On the leaves and stems of the desert mallows are a few of some of the most exquisite bugs I’ve ever seen, about the size of a Potato Bug, as beautiful as any piece of scarab jewelry. They are golden, and engraved with black lines in a design like a Yin Yang and until I can find more about them, I’ll call them not sow bugs, but Tao bugs.

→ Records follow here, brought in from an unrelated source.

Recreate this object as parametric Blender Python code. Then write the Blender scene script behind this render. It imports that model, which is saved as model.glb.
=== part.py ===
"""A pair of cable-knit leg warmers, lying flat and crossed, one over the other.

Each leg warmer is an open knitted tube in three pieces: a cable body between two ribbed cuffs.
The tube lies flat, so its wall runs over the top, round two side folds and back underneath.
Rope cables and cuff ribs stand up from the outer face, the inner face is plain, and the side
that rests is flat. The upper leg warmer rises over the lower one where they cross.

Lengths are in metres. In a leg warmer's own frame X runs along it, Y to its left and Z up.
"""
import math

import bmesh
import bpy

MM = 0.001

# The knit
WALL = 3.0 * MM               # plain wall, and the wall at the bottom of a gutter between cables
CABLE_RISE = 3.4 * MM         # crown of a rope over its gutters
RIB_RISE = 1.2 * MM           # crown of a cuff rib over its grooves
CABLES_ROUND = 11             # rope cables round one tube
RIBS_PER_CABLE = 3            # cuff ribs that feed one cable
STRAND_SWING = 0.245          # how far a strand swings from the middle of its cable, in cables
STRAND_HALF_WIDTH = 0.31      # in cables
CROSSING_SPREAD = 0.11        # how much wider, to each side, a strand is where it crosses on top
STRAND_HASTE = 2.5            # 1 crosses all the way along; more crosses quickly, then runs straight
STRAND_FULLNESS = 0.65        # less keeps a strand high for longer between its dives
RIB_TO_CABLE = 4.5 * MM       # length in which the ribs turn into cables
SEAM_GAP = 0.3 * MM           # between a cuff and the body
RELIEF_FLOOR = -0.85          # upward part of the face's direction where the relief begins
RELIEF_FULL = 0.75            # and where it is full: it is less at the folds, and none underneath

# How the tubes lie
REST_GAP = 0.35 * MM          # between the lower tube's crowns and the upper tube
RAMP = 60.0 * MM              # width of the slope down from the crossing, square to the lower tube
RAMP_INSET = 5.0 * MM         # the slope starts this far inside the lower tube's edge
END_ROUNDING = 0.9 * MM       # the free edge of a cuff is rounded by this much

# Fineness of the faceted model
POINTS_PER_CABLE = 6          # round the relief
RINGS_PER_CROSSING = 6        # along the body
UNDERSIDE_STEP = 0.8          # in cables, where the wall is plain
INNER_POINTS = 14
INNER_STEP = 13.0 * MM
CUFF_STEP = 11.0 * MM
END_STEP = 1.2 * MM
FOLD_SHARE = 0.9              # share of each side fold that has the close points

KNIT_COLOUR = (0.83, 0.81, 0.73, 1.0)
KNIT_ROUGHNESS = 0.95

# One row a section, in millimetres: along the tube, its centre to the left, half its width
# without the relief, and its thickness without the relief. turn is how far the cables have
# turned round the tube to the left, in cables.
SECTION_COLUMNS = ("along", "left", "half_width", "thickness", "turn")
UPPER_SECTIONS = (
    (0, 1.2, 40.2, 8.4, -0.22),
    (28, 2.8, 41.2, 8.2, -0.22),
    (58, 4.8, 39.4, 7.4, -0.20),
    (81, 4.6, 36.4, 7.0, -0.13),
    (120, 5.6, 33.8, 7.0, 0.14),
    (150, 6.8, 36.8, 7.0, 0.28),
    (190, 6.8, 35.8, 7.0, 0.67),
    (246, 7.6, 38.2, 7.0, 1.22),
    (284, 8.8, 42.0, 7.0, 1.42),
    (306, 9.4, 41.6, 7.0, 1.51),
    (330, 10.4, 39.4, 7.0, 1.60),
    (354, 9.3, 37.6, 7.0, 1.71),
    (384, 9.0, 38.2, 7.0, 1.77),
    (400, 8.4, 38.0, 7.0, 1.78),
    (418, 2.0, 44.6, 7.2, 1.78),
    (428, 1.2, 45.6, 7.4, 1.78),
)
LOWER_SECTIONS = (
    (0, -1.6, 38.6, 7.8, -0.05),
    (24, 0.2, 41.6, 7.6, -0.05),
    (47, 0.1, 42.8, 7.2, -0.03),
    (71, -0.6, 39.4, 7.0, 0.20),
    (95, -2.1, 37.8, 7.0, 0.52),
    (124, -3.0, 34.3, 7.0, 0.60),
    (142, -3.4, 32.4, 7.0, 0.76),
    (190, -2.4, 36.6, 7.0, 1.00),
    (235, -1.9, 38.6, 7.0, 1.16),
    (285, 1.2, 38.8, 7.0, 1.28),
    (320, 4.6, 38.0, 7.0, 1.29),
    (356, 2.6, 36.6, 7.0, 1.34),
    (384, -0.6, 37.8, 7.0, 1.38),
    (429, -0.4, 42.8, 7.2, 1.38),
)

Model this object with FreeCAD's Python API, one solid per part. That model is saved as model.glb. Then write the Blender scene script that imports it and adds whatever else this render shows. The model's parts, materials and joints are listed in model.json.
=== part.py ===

Splayed out as if on a collector’s pin, a “Carolina Sphinx” moth is impaled on a barb on the top wire of the fence by the ephemeral stock tank. It is handsome, large, plain brown but with richly mottled hind wings, and six pairs of yellow spots run the length of its abdomen. How did it come to be there? Did that last blast of Monsoon wind that came before its rain hit nail that moth onto the fencewire? Shrikes are absent from here in the summer, but it sure looks like the work of one.

July 16, 2013

The center of amphibian life has shifted to the ephemeral dirt tank, which, with a half an inch or more of rain having just fallen, has been filled yet again to overflowing. The water is muddy brown, much of it covered with suds and bubbles and it’s full of mesquite leaf duff and all that can be brought down from the gulches above it. The merry chortling of the Sonoran Desert Toads is the music cued to accompany the froggish couples entered in this olympic match of Synchronized Swimming, they stare out through pairs of polished Tiger’s Eyes. Four different amphibian songs come from the edges, the foam, or mid-water–but I can only make out one other of these singers, two will remain a mystery. Floating near the edge and in the foam, is a tiny Western Spadefoot, its eyes silvery and glittering like diamonds, with dark vertical slits of pupils. It pushes out an inflated pouch almost the size of its whole body, and from this bagpipe instrument comes what sounds like the rapid clicking of a geiger counter. The musical balloon looks uncannily like the larger foam bubbles that drift past.

Vast drifts of amaranths are growing rapidly now.

That tanager is singing in the evening above The Stockpond, whose waters have remained clear despite the rains and flooding, and there’s not a strand of algae to be seen in it.